**DATA ROWS**.

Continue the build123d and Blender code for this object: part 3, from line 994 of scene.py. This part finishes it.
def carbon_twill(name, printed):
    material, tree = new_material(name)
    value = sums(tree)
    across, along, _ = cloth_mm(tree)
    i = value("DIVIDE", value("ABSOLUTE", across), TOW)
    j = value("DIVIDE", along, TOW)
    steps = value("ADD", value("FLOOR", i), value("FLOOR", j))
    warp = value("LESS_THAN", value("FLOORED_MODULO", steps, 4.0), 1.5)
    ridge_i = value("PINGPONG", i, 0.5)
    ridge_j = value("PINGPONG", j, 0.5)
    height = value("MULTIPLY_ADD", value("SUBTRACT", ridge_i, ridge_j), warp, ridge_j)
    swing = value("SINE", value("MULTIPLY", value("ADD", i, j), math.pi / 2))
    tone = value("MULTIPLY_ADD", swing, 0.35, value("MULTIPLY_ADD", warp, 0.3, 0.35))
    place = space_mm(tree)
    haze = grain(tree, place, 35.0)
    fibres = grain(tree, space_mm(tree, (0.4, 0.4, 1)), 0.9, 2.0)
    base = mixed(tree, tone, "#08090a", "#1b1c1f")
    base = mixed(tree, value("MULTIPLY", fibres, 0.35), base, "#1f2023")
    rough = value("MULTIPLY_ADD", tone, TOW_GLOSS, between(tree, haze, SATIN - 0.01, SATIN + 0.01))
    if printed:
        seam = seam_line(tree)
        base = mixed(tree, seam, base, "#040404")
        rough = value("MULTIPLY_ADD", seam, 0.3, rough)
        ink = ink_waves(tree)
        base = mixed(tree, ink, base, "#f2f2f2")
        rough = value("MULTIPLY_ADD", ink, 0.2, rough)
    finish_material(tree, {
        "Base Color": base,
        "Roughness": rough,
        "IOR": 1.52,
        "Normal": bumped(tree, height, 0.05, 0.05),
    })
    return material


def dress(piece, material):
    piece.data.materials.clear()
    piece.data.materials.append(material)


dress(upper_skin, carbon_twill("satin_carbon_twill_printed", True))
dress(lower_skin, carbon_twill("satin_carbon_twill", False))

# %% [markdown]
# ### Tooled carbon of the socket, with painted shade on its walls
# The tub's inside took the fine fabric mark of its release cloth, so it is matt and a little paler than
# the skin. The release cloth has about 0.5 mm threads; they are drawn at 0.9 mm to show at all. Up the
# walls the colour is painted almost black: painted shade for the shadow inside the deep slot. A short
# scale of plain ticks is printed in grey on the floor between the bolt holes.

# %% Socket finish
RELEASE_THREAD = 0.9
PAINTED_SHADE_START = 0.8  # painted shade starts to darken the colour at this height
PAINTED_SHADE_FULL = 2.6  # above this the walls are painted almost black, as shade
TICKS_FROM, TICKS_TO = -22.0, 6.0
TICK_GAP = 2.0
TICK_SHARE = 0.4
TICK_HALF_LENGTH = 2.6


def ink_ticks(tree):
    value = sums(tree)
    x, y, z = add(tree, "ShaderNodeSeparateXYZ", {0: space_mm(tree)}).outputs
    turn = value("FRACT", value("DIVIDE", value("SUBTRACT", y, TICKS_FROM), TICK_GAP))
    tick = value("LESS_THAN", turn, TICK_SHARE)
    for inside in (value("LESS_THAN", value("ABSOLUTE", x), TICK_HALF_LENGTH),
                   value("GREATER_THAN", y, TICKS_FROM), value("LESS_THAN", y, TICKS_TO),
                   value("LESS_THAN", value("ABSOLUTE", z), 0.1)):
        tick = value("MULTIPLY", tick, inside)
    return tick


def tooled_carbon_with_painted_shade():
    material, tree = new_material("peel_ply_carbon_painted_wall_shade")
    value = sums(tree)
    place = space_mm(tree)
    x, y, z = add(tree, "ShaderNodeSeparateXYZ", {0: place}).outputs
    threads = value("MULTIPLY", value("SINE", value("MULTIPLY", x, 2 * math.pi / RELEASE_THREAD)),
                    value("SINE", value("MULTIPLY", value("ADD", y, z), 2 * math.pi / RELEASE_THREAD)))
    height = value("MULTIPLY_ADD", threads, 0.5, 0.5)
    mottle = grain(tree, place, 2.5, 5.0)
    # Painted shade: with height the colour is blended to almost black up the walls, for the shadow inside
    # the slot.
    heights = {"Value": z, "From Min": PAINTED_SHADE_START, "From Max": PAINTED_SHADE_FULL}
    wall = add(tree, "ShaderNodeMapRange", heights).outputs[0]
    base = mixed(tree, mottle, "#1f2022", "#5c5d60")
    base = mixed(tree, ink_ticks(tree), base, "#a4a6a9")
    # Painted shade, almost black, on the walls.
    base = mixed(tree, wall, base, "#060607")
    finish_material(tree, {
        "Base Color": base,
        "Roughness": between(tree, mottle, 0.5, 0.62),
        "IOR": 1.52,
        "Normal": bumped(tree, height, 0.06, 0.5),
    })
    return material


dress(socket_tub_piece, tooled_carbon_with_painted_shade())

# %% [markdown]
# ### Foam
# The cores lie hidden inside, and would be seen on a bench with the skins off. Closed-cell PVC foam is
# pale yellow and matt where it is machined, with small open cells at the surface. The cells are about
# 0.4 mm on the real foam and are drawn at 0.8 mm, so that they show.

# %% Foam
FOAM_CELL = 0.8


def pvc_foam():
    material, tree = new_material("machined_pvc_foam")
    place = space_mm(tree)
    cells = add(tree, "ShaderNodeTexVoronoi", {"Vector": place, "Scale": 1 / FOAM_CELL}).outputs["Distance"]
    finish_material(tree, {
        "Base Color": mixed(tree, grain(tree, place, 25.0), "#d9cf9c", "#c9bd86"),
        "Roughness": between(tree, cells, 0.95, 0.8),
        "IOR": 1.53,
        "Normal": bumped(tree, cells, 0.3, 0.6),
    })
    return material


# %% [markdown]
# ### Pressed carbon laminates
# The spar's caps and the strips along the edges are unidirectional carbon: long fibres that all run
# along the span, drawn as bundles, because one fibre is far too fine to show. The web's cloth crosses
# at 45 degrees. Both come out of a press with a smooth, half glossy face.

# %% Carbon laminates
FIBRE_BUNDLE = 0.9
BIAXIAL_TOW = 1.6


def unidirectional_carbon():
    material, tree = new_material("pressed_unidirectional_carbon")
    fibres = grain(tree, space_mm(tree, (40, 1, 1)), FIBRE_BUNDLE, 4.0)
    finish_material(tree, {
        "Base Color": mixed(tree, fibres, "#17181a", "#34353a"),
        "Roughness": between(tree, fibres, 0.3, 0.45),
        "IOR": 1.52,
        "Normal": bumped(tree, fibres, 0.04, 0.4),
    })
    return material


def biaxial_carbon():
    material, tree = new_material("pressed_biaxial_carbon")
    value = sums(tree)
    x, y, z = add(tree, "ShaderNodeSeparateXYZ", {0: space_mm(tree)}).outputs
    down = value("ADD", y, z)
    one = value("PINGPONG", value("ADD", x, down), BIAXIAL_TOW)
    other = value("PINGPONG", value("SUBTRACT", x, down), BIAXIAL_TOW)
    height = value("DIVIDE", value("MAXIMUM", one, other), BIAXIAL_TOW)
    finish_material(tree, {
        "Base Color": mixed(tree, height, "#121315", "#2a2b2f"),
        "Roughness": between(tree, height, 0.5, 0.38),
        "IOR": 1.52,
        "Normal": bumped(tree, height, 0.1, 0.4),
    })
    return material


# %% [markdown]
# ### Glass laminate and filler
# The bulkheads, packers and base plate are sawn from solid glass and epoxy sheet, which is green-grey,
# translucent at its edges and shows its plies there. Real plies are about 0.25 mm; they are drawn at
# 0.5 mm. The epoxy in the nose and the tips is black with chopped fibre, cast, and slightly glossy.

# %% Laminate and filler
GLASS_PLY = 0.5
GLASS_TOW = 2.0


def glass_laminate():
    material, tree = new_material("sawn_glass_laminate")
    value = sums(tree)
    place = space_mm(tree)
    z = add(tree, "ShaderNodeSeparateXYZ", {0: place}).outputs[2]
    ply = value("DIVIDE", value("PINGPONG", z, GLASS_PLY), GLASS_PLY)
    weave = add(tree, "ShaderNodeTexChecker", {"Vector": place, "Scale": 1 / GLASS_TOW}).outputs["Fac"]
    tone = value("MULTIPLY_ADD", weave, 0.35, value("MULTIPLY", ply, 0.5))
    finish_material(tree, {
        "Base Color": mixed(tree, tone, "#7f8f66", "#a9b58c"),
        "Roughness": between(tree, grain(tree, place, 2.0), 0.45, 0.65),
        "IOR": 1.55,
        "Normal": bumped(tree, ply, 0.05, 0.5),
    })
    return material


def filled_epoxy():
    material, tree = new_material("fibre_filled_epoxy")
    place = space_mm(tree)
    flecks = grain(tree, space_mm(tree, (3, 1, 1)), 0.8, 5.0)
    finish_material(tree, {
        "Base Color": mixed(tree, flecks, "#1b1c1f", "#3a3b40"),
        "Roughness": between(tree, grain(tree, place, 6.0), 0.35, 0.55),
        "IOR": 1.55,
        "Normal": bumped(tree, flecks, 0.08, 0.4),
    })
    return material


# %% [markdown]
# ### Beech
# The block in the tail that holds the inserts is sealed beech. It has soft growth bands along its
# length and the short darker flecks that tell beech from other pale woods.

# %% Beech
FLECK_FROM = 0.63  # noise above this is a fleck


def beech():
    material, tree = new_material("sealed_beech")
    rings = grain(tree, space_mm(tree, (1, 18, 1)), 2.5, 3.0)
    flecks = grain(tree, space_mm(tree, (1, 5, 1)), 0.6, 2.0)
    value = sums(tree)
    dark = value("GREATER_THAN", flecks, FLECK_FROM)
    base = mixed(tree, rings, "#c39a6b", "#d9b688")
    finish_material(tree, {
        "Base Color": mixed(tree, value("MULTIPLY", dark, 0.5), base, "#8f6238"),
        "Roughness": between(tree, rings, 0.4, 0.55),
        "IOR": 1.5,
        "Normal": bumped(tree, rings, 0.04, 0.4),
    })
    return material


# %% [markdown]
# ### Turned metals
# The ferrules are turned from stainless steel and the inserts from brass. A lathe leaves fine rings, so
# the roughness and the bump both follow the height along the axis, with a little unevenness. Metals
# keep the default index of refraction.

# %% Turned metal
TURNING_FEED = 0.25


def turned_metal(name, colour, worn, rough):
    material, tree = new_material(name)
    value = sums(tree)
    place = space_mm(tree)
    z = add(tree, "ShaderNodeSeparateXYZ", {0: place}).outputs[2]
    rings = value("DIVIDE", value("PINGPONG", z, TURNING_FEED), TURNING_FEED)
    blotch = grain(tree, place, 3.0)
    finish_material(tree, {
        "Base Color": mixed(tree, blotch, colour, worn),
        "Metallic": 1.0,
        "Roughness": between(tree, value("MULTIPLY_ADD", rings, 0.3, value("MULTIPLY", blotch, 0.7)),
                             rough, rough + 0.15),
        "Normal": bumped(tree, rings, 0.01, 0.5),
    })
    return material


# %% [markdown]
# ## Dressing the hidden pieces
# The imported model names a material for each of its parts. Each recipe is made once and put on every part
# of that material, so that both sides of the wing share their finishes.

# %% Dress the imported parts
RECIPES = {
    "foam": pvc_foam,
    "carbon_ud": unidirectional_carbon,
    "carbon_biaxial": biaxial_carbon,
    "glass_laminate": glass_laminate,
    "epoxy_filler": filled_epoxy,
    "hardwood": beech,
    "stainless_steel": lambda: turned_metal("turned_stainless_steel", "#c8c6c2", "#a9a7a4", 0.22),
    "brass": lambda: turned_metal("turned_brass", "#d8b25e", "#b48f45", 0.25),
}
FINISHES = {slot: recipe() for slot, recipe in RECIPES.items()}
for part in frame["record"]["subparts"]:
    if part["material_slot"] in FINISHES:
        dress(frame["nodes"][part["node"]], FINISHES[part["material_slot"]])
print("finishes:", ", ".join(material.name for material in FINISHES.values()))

...

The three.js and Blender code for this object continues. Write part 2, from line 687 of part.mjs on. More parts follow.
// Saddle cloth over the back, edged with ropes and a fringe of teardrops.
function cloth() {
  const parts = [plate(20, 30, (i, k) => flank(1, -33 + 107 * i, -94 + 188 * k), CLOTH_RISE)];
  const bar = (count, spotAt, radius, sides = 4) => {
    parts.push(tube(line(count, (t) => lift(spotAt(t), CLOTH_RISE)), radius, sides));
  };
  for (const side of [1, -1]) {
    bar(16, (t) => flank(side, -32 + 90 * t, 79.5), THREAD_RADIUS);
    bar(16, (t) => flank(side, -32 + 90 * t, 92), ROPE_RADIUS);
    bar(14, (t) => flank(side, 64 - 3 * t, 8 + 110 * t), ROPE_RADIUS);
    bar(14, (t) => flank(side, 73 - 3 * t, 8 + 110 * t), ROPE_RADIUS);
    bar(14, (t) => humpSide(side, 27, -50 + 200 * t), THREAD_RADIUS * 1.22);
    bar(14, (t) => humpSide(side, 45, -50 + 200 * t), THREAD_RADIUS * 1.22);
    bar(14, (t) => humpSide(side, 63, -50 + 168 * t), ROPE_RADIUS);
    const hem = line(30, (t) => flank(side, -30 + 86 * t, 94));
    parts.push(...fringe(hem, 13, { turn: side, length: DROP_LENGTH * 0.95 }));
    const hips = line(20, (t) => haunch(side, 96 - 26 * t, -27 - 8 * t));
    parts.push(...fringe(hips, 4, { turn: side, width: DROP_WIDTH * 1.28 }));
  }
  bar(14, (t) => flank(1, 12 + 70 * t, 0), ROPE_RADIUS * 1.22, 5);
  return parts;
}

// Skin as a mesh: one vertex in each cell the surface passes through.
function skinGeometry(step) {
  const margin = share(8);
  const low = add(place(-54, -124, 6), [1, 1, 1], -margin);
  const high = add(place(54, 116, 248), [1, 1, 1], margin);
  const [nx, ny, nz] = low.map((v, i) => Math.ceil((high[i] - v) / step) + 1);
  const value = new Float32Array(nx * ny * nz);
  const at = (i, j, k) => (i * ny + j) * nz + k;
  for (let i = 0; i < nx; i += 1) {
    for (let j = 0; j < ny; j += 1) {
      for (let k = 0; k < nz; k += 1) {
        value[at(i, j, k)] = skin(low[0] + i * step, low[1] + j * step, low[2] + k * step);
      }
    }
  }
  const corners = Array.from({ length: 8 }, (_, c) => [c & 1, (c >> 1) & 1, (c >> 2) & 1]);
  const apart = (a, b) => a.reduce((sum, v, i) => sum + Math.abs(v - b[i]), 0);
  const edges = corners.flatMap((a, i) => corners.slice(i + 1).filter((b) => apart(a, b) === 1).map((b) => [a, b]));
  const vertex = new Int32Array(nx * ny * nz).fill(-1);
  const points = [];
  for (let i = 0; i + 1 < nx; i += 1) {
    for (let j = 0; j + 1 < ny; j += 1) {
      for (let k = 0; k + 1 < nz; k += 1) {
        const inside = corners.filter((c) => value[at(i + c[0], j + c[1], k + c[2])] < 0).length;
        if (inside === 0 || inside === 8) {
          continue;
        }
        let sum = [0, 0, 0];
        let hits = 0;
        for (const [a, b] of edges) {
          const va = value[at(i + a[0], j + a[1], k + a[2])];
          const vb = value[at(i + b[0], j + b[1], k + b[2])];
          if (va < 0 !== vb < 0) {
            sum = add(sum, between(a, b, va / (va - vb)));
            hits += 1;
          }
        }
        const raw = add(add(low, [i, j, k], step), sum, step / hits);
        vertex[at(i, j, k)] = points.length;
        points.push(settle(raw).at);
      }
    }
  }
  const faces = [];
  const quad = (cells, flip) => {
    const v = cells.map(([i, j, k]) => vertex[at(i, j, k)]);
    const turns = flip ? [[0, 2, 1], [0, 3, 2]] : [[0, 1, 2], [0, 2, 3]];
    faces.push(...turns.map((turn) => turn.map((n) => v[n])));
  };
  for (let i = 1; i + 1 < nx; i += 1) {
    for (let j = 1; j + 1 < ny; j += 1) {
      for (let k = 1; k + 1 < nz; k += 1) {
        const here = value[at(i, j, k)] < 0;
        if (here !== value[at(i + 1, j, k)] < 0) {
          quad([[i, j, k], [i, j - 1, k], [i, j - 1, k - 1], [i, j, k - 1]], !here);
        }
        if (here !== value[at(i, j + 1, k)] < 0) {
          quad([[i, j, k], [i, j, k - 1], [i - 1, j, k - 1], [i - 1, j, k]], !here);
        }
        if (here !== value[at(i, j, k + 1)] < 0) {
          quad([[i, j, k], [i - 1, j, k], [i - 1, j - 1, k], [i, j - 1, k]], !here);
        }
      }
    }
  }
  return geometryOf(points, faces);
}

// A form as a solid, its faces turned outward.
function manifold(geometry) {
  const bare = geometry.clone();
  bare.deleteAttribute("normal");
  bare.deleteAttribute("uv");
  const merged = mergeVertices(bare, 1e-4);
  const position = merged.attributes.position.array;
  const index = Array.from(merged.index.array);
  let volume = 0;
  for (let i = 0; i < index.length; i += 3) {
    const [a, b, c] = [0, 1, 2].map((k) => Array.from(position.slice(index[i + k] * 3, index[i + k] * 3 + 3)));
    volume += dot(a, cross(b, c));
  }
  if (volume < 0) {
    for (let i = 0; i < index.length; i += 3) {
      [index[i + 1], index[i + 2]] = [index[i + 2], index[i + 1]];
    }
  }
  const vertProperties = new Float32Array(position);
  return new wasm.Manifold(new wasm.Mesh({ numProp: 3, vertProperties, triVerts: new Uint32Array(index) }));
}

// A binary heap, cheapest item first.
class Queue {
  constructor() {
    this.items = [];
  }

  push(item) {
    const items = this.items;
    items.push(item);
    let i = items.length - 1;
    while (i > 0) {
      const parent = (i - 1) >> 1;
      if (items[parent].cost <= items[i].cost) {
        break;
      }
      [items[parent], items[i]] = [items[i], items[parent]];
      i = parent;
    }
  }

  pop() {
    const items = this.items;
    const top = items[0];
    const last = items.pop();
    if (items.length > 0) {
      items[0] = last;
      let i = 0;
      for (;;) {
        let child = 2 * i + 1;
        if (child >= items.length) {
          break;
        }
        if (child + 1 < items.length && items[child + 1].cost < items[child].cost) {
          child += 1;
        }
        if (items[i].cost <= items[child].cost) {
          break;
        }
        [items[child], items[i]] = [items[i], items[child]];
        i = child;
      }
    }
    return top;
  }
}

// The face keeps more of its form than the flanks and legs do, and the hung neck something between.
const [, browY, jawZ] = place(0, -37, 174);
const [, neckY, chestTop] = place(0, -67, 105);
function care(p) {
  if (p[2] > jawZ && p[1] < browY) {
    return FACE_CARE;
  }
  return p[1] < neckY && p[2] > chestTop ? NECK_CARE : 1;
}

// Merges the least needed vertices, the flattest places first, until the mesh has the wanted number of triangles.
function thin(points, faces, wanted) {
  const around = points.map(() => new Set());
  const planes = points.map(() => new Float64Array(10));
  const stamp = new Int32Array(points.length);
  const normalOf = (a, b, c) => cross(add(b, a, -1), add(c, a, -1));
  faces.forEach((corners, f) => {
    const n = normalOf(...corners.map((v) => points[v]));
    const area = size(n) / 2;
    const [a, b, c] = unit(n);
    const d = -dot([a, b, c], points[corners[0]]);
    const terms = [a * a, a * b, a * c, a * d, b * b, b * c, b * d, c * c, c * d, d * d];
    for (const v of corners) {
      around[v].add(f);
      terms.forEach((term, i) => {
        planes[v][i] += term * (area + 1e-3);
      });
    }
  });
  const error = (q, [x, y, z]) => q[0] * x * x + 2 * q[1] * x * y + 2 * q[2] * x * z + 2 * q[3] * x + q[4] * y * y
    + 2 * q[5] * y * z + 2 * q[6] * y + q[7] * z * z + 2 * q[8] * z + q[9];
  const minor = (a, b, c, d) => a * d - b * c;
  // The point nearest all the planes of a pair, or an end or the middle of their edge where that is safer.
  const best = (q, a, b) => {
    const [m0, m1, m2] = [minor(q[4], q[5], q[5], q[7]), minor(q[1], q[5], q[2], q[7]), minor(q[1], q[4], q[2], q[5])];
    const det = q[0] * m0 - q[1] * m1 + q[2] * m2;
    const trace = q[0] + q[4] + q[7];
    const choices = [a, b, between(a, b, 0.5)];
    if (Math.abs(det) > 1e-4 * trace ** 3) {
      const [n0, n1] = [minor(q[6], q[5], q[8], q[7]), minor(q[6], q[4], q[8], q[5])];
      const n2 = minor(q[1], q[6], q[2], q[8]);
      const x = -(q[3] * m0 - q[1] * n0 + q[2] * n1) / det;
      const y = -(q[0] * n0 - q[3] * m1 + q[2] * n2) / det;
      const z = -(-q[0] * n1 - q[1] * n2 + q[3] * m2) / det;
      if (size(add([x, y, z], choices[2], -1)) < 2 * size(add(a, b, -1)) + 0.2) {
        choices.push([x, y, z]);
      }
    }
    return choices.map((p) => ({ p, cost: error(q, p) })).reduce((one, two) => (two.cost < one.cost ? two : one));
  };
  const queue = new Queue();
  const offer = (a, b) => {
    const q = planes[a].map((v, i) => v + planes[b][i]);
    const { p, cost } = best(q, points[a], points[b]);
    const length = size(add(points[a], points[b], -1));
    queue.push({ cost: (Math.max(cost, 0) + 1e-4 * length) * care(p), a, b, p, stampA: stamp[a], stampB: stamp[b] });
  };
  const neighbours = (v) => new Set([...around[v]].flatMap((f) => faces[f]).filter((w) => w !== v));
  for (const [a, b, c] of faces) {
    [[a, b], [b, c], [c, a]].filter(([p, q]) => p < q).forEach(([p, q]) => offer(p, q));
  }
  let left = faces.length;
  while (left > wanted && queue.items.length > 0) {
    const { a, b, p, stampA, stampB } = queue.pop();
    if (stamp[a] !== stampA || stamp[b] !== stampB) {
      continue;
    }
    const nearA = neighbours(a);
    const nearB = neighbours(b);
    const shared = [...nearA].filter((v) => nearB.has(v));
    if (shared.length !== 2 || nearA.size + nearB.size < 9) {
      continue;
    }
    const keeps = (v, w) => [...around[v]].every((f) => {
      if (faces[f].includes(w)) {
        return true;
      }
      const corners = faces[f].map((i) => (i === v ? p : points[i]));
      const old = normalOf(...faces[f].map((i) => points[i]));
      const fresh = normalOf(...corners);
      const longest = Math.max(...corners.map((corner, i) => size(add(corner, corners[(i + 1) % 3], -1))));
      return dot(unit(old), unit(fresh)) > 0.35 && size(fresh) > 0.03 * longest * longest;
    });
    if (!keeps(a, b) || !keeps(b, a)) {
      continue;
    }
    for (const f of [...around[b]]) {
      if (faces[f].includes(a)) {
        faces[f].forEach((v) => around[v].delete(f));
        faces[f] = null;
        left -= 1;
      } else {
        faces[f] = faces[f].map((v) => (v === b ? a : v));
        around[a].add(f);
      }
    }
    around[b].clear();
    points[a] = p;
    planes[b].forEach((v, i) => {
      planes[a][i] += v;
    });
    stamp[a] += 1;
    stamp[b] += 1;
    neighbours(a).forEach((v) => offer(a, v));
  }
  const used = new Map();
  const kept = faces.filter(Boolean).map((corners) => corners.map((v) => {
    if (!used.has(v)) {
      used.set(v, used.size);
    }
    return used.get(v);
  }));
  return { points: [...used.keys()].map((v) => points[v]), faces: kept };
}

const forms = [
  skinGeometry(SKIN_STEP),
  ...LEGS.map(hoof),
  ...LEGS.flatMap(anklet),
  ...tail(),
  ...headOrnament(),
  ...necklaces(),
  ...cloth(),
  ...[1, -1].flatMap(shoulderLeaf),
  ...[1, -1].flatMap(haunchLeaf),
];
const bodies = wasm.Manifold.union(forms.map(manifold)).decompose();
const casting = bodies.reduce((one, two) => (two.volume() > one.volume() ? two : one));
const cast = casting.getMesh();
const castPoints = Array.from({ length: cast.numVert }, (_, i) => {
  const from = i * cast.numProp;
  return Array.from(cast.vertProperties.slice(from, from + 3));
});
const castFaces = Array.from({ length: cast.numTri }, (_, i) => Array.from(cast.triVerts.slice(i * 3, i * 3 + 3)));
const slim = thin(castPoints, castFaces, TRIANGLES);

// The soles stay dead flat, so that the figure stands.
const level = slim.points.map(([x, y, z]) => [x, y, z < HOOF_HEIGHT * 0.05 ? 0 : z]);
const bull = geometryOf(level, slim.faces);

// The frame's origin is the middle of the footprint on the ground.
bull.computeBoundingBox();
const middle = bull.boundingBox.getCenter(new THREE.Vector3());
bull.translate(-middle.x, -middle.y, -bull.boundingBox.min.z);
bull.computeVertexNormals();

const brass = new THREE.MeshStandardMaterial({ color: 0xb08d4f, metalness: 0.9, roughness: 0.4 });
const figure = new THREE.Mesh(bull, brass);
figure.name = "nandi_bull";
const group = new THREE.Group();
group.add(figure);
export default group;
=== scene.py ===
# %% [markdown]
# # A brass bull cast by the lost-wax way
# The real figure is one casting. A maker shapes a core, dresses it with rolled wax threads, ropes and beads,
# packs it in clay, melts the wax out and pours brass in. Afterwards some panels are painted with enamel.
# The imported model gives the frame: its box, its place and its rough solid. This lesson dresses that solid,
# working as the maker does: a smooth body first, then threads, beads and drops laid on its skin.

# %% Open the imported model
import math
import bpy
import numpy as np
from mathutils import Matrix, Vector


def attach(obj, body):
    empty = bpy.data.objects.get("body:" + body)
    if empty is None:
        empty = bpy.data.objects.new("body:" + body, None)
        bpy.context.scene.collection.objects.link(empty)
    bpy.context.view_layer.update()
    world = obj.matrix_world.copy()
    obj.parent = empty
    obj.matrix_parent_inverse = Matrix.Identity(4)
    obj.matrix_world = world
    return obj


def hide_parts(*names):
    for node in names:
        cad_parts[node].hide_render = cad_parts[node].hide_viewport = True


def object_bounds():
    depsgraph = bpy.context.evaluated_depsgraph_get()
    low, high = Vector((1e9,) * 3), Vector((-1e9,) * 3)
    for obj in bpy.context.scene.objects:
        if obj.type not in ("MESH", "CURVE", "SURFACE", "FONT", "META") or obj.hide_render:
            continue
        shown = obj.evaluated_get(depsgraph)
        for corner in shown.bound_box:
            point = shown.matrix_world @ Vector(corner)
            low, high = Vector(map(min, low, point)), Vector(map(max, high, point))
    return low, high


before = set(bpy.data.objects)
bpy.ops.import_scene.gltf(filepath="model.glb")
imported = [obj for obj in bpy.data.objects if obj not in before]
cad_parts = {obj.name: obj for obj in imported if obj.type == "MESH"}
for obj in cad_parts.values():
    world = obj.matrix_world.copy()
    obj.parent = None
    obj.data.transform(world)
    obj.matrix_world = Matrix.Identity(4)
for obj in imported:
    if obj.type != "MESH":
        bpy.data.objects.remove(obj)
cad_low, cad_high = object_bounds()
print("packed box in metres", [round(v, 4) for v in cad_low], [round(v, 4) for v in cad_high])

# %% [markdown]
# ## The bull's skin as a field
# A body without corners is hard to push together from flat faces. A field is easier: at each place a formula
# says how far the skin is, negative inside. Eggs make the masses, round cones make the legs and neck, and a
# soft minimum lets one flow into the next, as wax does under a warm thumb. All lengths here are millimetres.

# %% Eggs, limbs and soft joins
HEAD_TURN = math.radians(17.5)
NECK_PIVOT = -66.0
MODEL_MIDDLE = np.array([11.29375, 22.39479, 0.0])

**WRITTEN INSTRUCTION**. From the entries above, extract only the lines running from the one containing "obj.parent = empty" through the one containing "point = shown.matrix_world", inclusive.

**THE REPLY**.
    obj.parent = empty
    obj.matrix_parent_inverse = Matrix.Identity(4)
    obj.matrix_world = world
    return obj


def hide_parts(*names):
    for node in names:
        cad_parts[node].hide_render = cad_parts[node].hide_viewport = True


def object_bounds():
    depsgraph = bpy.context.evaluated_depsgraph_get()
    low, high = Vector((1e9,) * 3), Vector((-1e9,) * 3)
    for obj in bpy.context.scene.objects:
        if obj.type not in ("MESH", "CURVE", "SURFACE", "FONT", "META") or obj.hide_render:
            continue
        shown = obj.evaluated_get(depsgraph)
        for corner in shown.bound_box:
            point = shown.matrix_world @ Vector(corner)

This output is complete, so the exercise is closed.